Mordecai and his brother felt that they had been treated badly in connection with the estate of Elizabeth. It must have influenced the brothers when they came to make the final disposition of their property. They may have had no good reason for it, the sister had a natural right to dispose of her own as she did, but as this feeling existed the conclusion logically resulting was the cutting out of the nieces and nephews, as they did not seem to have any claim on the brother's bounty. Even though the will made unnatural bequests this could not raise a presumption of undue influence. There is no testimony *72 worthy of consideration to show undue influence, testator's capacity being clearly established.

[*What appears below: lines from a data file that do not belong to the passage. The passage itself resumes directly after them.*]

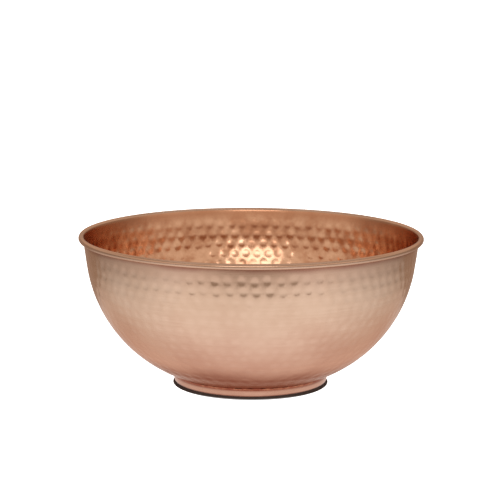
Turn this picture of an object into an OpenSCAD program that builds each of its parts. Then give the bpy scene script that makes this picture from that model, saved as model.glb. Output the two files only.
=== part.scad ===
// Hammered copper bowl on a low foot ring, with its top edge rolled over a wire.
// Millimetres. The bowl stands on z = 0 with its axis on the Z axis, and +Z is up.

/* [Bowl] */
// Outside diameter over the rolled rim
bowl_d = 260; // [200:1:320]
// Height from the table to the top of the rim
bowl_h = 112; // [90:1:136]
// Thickness of the copper sheet
sheet_t = 1.0; // [0.8:0.1:1.4]
// Outward lean of the upper wall, in degrees from upright
wall_lean = 8; // [4:1:12]
// Length of the straight stretch of wall below the rim
straight_l = 21.5; // [12:0.5:28]
// Height of the flat bottom's underside above the table
bottom_lift = 3; // [2:0.25:4]

/* [Rim] */
// Diameter of the wire that the top edge is rolled over
wire_d = 2.2; // [1.6:0.1:3.2]
// Radial play between the wire and the roll
wire_play = 0.05; // [0.02:0.01:0.1]
// How far the sheet wraps round the wire, in degrees
roll_wrap = 290; // [240:5:295]

/* [Foot] */
// Outside diameter of the foot ring, at its fullest
foot_d = 117; // [96:1:142]
// Height at which the fullest line of the foot would meet the wall
foot_h = 5.8; // [4.5:0.1:8]
// Thickness of the foot's strip
foot_t = 1.6; // [1.2:0.1:2.4]
// Radius of the crown across the strip's outer face
foot_crown = 9; // [7:0.5:16]

/* [Braze] */
// Thickness of the braze film between the foot and the bowl
braze_film = 0.25; // [0.15:0.05:0.35]
// Radius of the braze bead in the inner corner
braze_in_r = 1.7; // [1.2:0.1:2]
// Radius of the braze bead in the outer corner
braze_out_r = 1.1; // [0.8:0.1:1.4]

/* [Hidden] */
$fn = 180;
wall_fn = 1440;
bead_fn = 96;

// Rolled rim: the roll's hole, its outside and the middle of the wire.
hole_r = wire_d / 2 + wire_play;
roll_r = hole_r + sheet_t;
roll_pos = [bowl_d / 2 - roll_r, bowl_h - roll_r];

// Wall directions on the section: square to the straight stretch, and up along it.
wall_out = [cos(wall_lean), -sin(wall_lean)];
wall_up = [sin(wall_lean), cos(wall_lean)];

// The wall's outer face is straight from the roll down to straight_end, then one arc
// that leaves the straight smoothly and passes through the seat of the foot.
straight_top = roll_pos - hole_r * wall_out;
straight_end = straight_top - straight_l * wall_up;
foot_r = foot_d / 2;
seat = [foot_r, foot_h];
seat_chord = straight_end - seat;
arc_r = (seat_chord * seat_chord) / (2 * (seat_chord * wall_out));
arc_pos = straight_end - arc_r * wall_out;
bottom_z = max(bottom_lift, arc_pos.y - arc_r);
far = 2 * (bowl_d + bowl_h);

// Height of the bowl's underside at the radius r, outside the flat bottom.
function underside_z(r) = arc_pos.y - sqrt(pow(arc_r, 2) - pow(r - arc_pos.x, 2));

// The foot's inner radius, and the two corners under the bowl where the beads run.
foot_in_r = foot_r - foot_t;
foot_out_r = foot_r - foot_crown + sqrt(pow(foot_crown, 2) - pow(foot_h / 2, 2));
bead_in_pos = [foot_in_r, underside_z(foot_in_r)];
bead_out_pos = [foot_out_r, underside_z(foot_out_r)];

// Half of a section, to the right of the axis.
module right_half() {
    intersection() {
        children();
        translate([0, -far]) square([far, 2 * far]);
    }
}

// Everything inside the bowl's outer face, taken in by the depth. The straight stretch
// of wall runs up to the roll, and past it by the overrun.
module inside(depth, overrun = 0) {
    low_z = bottom_z + depth;
    top = straight_top - depth * wall_out + overrun * wall_up;
    intersection() {
        union() {
            translate(arc_pos) circle(r = arc_r - depth, $fn = wall_fn);
            translate([-far, arc_pos.y - arc_r + depth]) square([far + arc_pos.x, arc_r]);
            polygon([arc_pos, straight_end - depth * wall_out, top, top - arc_r * wall_out]);
        }
        polygon([[-far, low_z], [far, low_z], [far, top.y], top, top - far * wall_out]);
    }
}

// The slot left between the edge of the rolled sheet and the wall.
module roll_slot() {
    open_angle = 360 - roll_wrap;
    reach = 2 * roll_r;
    difference() {
        translate(roll_pos) rotate(180 - wall_lean) polygon([
            [0, 0],
            [reach, 0],
            reach * [cos(open_angle / 2), sin(open_angle / 2)],
            reach * [cos(open_angle), sin(open_angle)]
        ]);
        inside(0, overrun = hole_r);
    }
}

// The strip of the foot before its top is cut to the bowl.
module strip_band() {
    translate([foot_in_r, 0]) square([foot_t, foot_h + foot_t]);
}

module foot_section() {
    difference() {
        intersection() {
            strip_band();
            translate([foot_r - foot_crown, foot_h / 2]) circle(r = foot_crown);
        }
        inside(-braze_film);
    }
}

// Bowl raised from one sheet, with a flat bottom and a rolled rim.
module hammered_bowl() {
    color([0.78, 0.5, 0.37]) rotate_extrude() right_half() difference() {
        union() {
            inside(0);
            translate(roll_pos) circle(r = roll_r);
        }
        inside(sheet_t, overrun = roll_r);
        translate(roll_pos) circle(r = hole_r);
        roll_slot();
    }
}

// Wire that stiffens the rim, closed inside the roll.
module rim_wire() {
    color([0.66, 0.42, 0.3]) rotate_extrude() translate(roll_pos) circle(d = wire_d);
}

// Strip bent into a ring, its outer face crowned and its top cut to the bowl's curve.
module foot_ring() {
    color([0.8, 0.54, 0.4]) rotate_extrude() foot_section();
}

// Braze that joins the foot to the bowl: a thin film with a bead in each corner.
module foot_braze() {
    color([0.72, 0.6, 0.42]) rotate_extrude() difference() {
        union() {
            translate(bead_in_pos) circle(r = braze_in_r, $fn = bead_fn);
            translate(bead_out_pos) circle(r = braze_out_r, $fn = bead_fn);
            intersection() {
                translate([foot_in_r, 0]) square([foot_out_r - foot_in_r, bowl_h]);
                inside(-braze_film);
            }
        }
        inside(0);
        foot_section();
    }
}

hammered_bowl();
rim_wire();
foot_ring();
foot_braze();
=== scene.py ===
import math

import bpy
from mathutils import Euler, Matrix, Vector
from mathutils.geometry import delaunay_2d_cdt
from mathutils.kdtree import KDTree


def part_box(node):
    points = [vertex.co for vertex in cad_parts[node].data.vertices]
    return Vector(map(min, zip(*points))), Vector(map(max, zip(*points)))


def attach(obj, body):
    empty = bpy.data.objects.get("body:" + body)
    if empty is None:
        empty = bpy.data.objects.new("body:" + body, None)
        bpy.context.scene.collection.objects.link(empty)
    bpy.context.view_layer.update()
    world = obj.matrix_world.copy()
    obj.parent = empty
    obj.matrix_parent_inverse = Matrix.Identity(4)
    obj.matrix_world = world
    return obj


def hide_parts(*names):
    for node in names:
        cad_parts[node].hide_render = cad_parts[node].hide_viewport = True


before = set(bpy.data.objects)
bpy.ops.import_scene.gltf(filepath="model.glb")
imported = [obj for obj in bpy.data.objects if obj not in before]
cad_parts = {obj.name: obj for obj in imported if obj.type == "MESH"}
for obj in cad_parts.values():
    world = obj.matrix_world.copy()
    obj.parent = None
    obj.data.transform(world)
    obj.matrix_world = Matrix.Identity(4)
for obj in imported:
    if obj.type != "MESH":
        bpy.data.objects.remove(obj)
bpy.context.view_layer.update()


# ---------------------------------------------------------------------------
# hammered_bowl: one disc of copper sheet, raised into a bowl and hammered from
# the outside in rings of staggered blows. Each blow leaves a dish outside and a
# low bump inside. The top edge is rolled outward over the rim wire.
# ---------------------------------------------------------------------------
bowl_low, bowl_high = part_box("hammered_bowl")
wire_low, wire_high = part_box("rim_wire")
foot_low, foot_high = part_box("foot_ring")
sheet = 0.001
wall_lean = math.radians(8)
straight = 0.0215
foot_seat_height = 0.0058
roll_wrap = math.radians(290)
bottom_height = bowl_low.z
roll_radius = (wire_high.z - wire_low.z) / 2 + (bowl_high.z - wire_high.z)
hole_radius = roll_radius - sheet
roll_centre = Vector((bowl_high.x - roll_radius, bowl_high.z - roll_radius))
wall_out = Vector((math.cos(wall_lean), -math.sin(wall_lean)))
wall_up = Vector((math.sin(wall_lean), math.cos(wall_lean)))

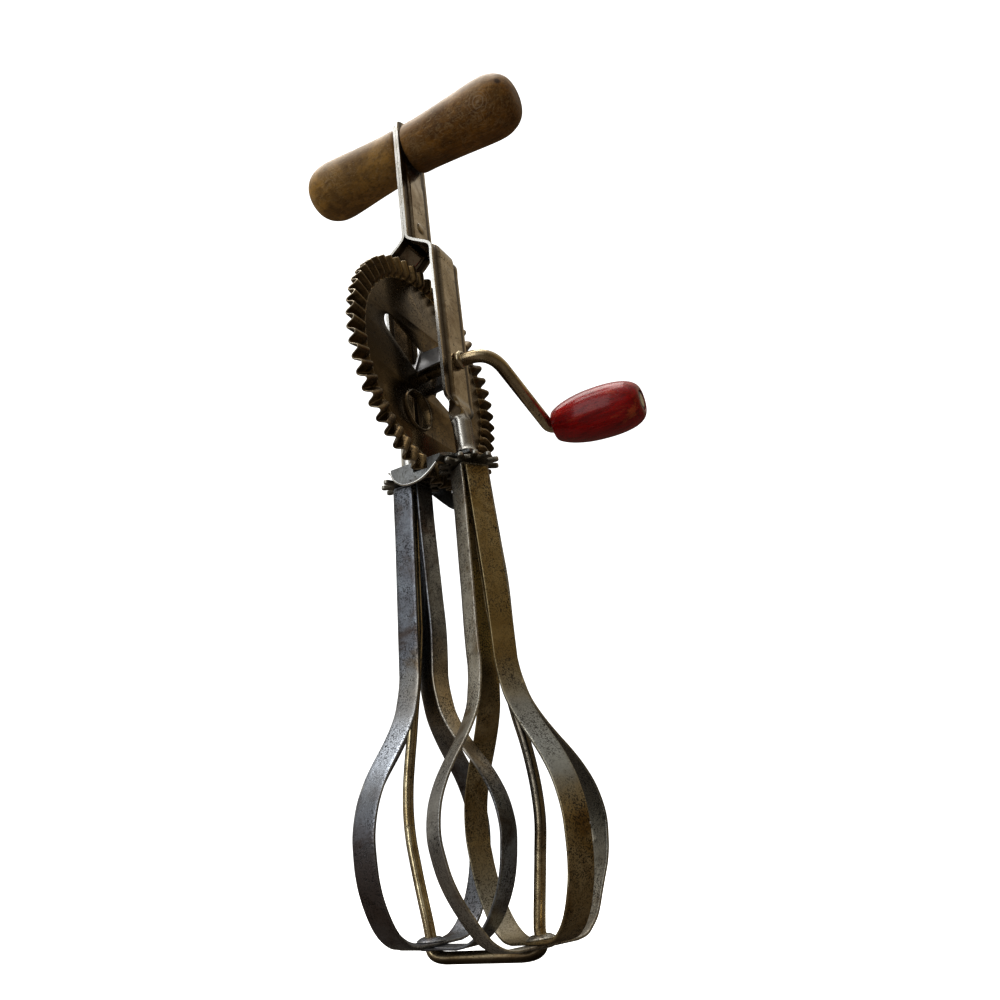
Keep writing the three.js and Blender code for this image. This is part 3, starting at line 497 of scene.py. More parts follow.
golden_steel = worn_metal(
    "golden_dasher_steel", (0.58, 0.475, 0.28), (0.37, 0.26, 0.10), (0.25, 0.145, 0.035),
    (0.02, 0.014, 0.009), speckle=0.85, rough=(0.26, 0.42), metallic=0.9, rubbed=(0.68, 0.60, 0.42),
    dabs=[
        *GOLD_STREAK,
        ((0.0166, -0.0023, -0.178), 0.030, (0.40, 0.31, 0.15), 0.6),
        ((0.0249, -0.0064, -0.214), 0.024, (0.24, 0.24, 0.22), 0.95),
        ((0.0310, -0.0098, -0.225), 0.019, (0.30, 0.31, 0.30), 0.9),
        ((-0.0035, 0.0095, -0.258), 0.024, (0.42, 0.40, 0.34), 0.8),
    ],
)
wire_steel = worn_metal(
    "wire_steel", (0.90, 0.79, 0.54), (0.56, 0.44, 0.25), (0.26, 0.17, 0.07), (0.03, 0.022, 0.015),
    speckle=0.5, rough=(0.12, 0.22), rubbed=(0.9, 0.82, 0.64), bands=[DARK_FOOT],
    dabs=[
        ((0.0165, 0, -0.203), 0.026, (0.10, 0.095, 0.09), 0.9),
        ((0.0185, 0, -0.228), 0.026, (0.15, 0.14, 0.13), 0.85),
    ],
)
crank_steel = worn_metal(
    "crank_steel", (0.66, 0.56, 0.39), (0.44, 0.345, 0.21), (0.26, 0.175, 0.09), (0.06, 0.04, 0.03),
    speckle=0.35, rough=(0.12, 0.24), rubbed=(0.85, 0.78, 0.62),
)


KNOT = (0.0435, -0.0085, -0.0006)
WHORL = (0.0355, -0.0091, -0.0059)
SCRATCHED = (0.56, 0.40, 0.22)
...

As the property now stands, Mordecai can dispose of it as he sees fit; it is highly probable, if treated fairly, he will deal equitably and justly with those of his own blood.

In Phillip's Est., supra, 43, we directed attention to the elements necessary to establish undue influence. These are totally lacking in this case. We refer again to the cases heretofore cited on these questions, and, without further discussion, hold that the evidence of undue influence was insufficient to submit to the jury, and the court was in error in reaching the conclusion that the will should not be probated. See Tetlow's Est., supra, 486.

The decree of the court below is reversed and record remitted with directions that the will be admitted to probate, at cost of appellee.